AbanteAI · mentatai · Jan 24, 2025 · Jan 24, 2025
diff --git a/benchmark/prompts.py b/benchmark/prompts.py
@@ -1,5 +1,6 @@
 from typing import List
 from benchmark.model_utils import Messages
+from benchmark.game import Game
 
 
 def create_player_messages(
@@ -34,28 +35,63 @@ def create_player_messages(
     return messages
 
 
-def create_judge_messages(green_card: str, played_cards: List[str]) -> Messages:
-    """Create messages for the judge to select a winning card.
+def create_judge_messages(game: "Game", judge_idx: int) -> Messages:
+    """Create messages for the judge to select a winning card, including game history.
 
     Args:
-        green_card: The green card (adjective) for this round
-        played_cards: List of red cards that were played
+        game: The current game state
+        judge_idx: Index of the judging player
 
     Returns:
         Messages object containing the system and user messages
     """
     messages = Messages()
     messages.add_system(
-        "You are the judge in Apples to Apples, a word association game. "
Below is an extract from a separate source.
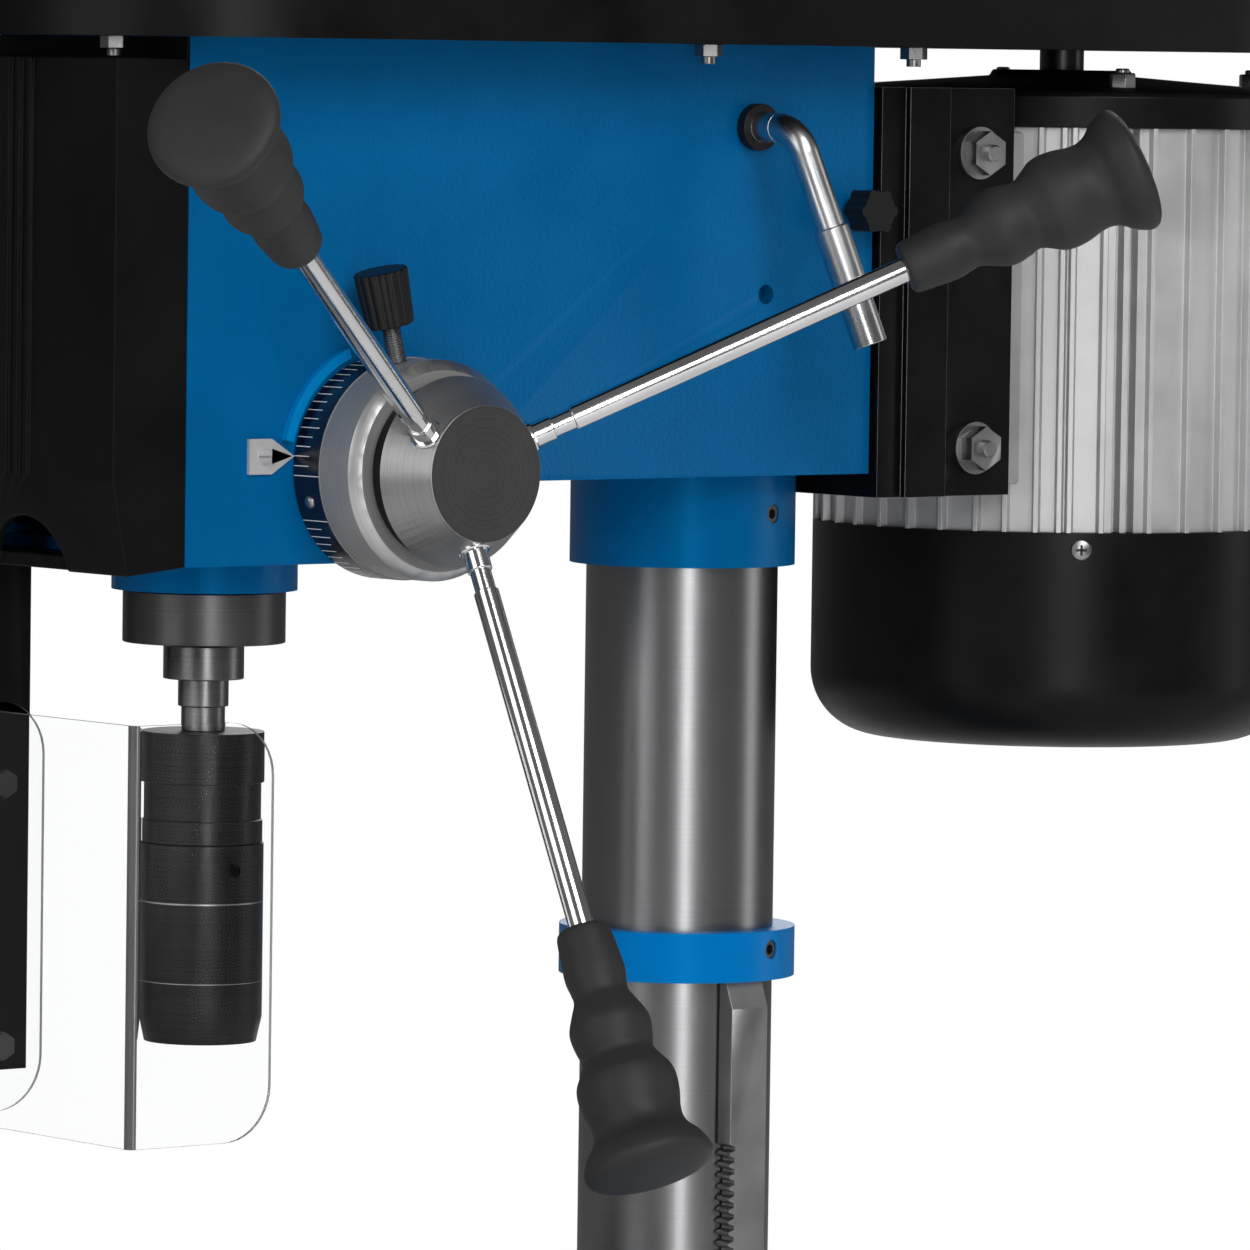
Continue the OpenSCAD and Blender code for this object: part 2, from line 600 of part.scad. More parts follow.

-        "In each round, there is a green card and players play red cards "
-        "that they think best match the green card. As the judge, you need to pick the best match. "
-        "IMPORTANT: Your response must be in the format: 'reasoning | card_name' where card_name "
-        "must exactly match one of the played cards."
+        "You are playing Apples to Apples, a word association game. "
+        "In each round, there is a green card (an adjective) and players play red cards (nouns) "
+        "that they think best match the green card. The judge picks the best match."
     )
 
+    # Add game history
+    for round in game.rounds[:-1]:  # All rounds except current
+        messages.add_user(
+            f"Round {round.round_number + 1} - Green Card: {round.green_card}"
+        )
+
+        # Show played cards and thinking
+        for player_idx, move in round.moves.items():
+            if player_idx == judge_idx:
+                messages.add_assistant(
+                    f"Player {player_idx + 1} (You) played: {move.played_card}\n"
+                    f"Your thinking: {move.thinking}"
+                )
+            else:
+                messages.add_user(
+                    f"Player {player_idx + 1} played: {move.played_card}\n"
+                    f"Their thinking: {move.thinking}"
+                )
+
+        # Show judge's decision
+        if round.decision:
+            if round.judge == judge_idx:
+                messages.add_assistant(
+                    f"You (as judge) selected '{round.decision.winning_card}' as the winner.\n"
+                    f"Your reasoning: {round.decision.reasoning}"
+                )
+            else:
+                messages.add_user(
+                    f"Player {round.judge + 1} (judge) selected '{round.decision.winning_card}' as the winner.\n"
+                    f"Their reasoning: {round.decision.reasoning}"
+                )
+
+    # Current round
+    current_round = game.rounds[-1]
+    played_cards = [move.played_card for move in current_round.moves.values()]
     cards_list = "\n".join(f"- {card}" for card in played_cards)
+
     messages.add_user(
-        f"The green card is: {green_card}\n"
+        f"Current Round {current_round.round_number + 1}\n"
+        f"You are the judge. The green card is: {current_round.green_card}\n"
         f"The played red cards are:\n{cards_list}\n"
         "Which red card best matches the green card? "
         "Respond with your reasoning followed by the card name, separated by ' | '. "

diff --git a/benchmark/run.py b/benchmark/run.py
@@ -113,11 +113,9 @@ def model_judge_move(game: Game, model: str) -> tuple[str, str]:
     from benchmark.prompts import create_judge_messages
 
     round = game.rounds[-1]
-    green_card = round.green_card
     moves = round.moves
     played_cards = [move.played_card for move in moves.values()]
-
-    messages = create_judge_messages(green_card, played_cards)
+    messages = create_judge_messages(game, round.judge)
 
     response = None
     try: